▸ Object data in JSON
+ + + + + + +

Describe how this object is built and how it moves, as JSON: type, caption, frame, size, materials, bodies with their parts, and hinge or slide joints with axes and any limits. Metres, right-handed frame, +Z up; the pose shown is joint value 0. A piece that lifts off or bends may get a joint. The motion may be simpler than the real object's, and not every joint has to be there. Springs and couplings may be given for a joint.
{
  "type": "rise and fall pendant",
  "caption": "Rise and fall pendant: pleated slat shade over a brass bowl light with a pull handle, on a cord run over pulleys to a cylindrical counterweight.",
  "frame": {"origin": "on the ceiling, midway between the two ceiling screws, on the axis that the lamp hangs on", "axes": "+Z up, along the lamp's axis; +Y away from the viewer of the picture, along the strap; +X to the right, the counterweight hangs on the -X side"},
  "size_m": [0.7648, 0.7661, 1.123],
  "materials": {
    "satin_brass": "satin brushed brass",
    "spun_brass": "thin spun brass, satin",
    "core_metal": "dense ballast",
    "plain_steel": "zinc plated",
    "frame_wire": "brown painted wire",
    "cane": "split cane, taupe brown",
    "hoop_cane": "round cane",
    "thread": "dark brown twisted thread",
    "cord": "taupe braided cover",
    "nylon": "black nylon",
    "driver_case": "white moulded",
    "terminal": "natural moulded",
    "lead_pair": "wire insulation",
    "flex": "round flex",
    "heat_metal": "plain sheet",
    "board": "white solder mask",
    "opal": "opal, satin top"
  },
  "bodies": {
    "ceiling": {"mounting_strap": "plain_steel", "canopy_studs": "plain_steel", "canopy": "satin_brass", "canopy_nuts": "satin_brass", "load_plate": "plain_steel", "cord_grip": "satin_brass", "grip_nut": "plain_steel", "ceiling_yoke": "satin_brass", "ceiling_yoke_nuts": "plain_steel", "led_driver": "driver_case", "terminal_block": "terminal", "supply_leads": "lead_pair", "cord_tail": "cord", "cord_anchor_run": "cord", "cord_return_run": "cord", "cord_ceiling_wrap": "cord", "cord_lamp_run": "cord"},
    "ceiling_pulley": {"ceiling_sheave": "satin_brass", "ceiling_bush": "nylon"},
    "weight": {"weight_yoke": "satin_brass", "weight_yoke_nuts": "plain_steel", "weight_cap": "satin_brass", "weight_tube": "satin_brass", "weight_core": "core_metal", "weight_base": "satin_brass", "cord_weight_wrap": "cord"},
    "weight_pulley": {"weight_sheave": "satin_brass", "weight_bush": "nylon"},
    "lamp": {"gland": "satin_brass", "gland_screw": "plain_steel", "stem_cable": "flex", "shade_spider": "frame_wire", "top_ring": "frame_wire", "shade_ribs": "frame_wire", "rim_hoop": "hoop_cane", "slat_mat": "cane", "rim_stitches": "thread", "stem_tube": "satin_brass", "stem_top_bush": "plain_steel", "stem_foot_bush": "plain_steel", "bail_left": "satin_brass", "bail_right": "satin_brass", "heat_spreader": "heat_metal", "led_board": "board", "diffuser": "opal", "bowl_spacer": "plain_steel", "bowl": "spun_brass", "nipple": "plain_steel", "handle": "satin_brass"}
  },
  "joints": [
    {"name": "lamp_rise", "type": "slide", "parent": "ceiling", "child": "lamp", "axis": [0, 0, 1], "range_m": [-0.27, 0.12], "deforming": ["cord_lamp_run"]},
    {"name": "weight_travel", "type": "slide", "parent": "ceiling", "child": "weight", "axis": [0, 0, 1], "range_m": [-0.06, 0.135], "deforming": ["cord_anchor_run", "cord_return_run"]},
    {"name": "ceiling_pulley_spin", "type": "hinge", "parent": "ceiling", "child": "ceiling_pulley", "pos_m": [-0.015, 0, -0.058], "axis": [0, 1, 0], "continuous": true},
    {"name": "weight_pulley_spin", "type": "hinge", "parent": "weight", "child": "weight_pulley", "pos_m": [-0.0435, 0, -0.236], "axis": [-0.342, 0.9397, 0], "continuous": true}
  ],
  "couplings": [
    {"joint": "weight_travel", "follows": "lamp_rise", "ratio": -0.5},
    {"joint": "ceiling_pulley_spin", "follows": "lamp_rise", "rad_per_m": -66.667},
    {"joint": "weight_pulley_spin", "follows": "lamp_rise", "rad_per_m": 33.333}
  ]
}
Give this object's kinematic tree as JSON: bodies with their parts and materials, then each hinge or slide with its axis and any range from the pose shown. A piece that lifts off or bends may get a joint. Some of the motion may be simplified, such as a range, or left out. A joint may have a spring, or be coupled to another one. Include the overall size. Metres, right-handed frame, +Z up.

+ + + + + + +

▸ What the exercise asks
Type out the whole listing above again, exactly as it stands.

▸ Exercise answer
Describe how this object is built and how it moves, as JSON: type, caption, frame, size, materials, bodies with their parts, and hinge or slide joints with axes and any limits. Metres, right-handed frame, +Z up; the pose shown is joint value 0. A piece that lifts off or bends may get a joint. The motion may be simpler than the real object's, and not every joint has to be there. Springs and couplings may be given for a joint.
{
  "type": "rise and fall pendant",
  "caption": "Rise and fall pendant: pleated slat shade over a brass bowl light with a pull handle, on a cord run over pulleys to a cylindrical counterweight.",
  "frame": {"origin": "on the ceiling, midway between the two ceiling screws, on the axis that the lamp hangs on", "axes": "+Z up, along the lamp's axis; +Y away from the viewer of the picture, along the strap; +X to the right, the counterweight hangs on the -X side"},
  "size_m": [0.7648, 0.7661, 1.123],
  "materials": {
    "satin_brass": "satin brushed brass",
    "spun_brass": "thin spun brass, satin",
    "core_metal": "dense ballast",
    "plain_steel": "zinc plated",
    "frame_wire": "brown painted wire",
    "cane": "split cane, taupe brown",
    "hoop_cane": "round cane",
    "thread": "dark brown twisted thread",
    "cord": "taupe braided cover",
    "nylon": "black nylon",
    "driver_case": "white moulded",
    "terminal": "natural moulded",
    "lead_pair": "wire insulation",
    "flex": "round flex",
    "heat_metal": "plain sheet",
    "board": "white solder mask",
    "opal": "opal, satin top"
  },
  "bodies": {
    "ceiling": {"mounting_strap": "plain_steel", "canopy_studs": "plain_steel", "canopy": "satin_brass", "canopy_nuts": "satin_brass", "load_plate": "plain_steel", "cord_grip": "satin_brass", "grip_nut": "plain_steel", "ceiling_yoke": "satin_brass", "ceiling_yoke_nuts": "plain_steel", "led_driver": "driver_case", "terminal_block": "terminal", "supply_leads": "lead_pair", "cord_tail": "cord", "cord_anchor_run": "cord", "cord_return_run": "cord", "cord_ceiling_wrap": "cord", "cord_lamp_run": "cord"},
    "ceiling_pulley": {"ceiling_sheave": "satin_brass", "ceiling_bush": "nylon"},
    "weight": {"weight_yoke": "satin_brass", "weight_yoke_nuts": "plain_steel", "weight_cap": "satin_brass", "weight_tube": "satin_brass", "weight_core": "core_metal", "weight_base": "satin_brass", "cord_weight_wrap": "cord"},
    "weight_pulley": {"weight_sheave": "satin_brass", "weight_bush": "nylon"},
    "lamp": {"gland": "satin_brass", "gland_screw": "plain_steel", "stem_cable": "flex", "shade_spider": "frame_wire", "top_ring": "frame_wire", "shade_ribs": "frame_wire", "rim_hoop": "hoop_cane", "slat_mat": "cane", "rim_stitches": "thread", "stem_tube": "satin_brass", "stem_top_bush": "plain_steel", "stem_foot_bush": "plain_steel", "bail_left": "satin_brass", "bail_right": "satin_brass", "heat_spreader": "heat_metal", "led_board": "board", "diffuser": "opal", "bowl_spacer": "plain_steel", "bowl": "spun_brass", "nipple": "plain_steel", "handle": "satin_brass"}
  },
  "joints": [
    {"name": "lamp_rise", "type": "slide", "parent": "ceiling", "child": "lamp", "axis": [0, 0, 1], "range_m": [-0.27, 0.12], "deforming": ["cord_lamp_run"]},
    {"name": "weight_travel", "type": "slide", "parent": "ceiling", "child": "weight", "axis": [0, 0, 1], "range_m": [-0.06, 0.135], "deforming": ["cord_anchor_run", "cord_return_run"]},
    {"name": "ceiling_pulley_spin", "type": "hinge", "parent": "ceiling", "child": "ceiling_pulley", "pos_m": [-0.015, 0, -0.058], "axis": [0, 1, 0], "continuous": true},
    {"name": "weight_pulley_spin", "type": "hinge", "parent": "weight", "child": "weight_pulley", "pos_m": [-0.0435, 0, -0.236], "axis": [-0.342, 0.9397, 0], "continuous": true}
  ],
  "couplings": [
    {"joint": "weight_travel", "follows": "lamp_rise", "ratio": -0.5},
    {"joint": "ceiling_pulley_spin", "follows": "lamp_rise", "rad_per_m": -66.667},
    {"joint": "weight_pulley_spin", "follows": "lamp_rise", "rad_per_m": 33.333}
  ]
}
Give this object's kinematic tree as JSON: bodies with their parts and materials, then each hinge or slide with its axis and any range from the pose shown. A piece that lifts off or bends may get a joint. Some of the motion may be simplified, such as a range, or left out. A joint may have a spring, or be coupled to another one. Include the overall size. Metres, right-handed frame, +Z up.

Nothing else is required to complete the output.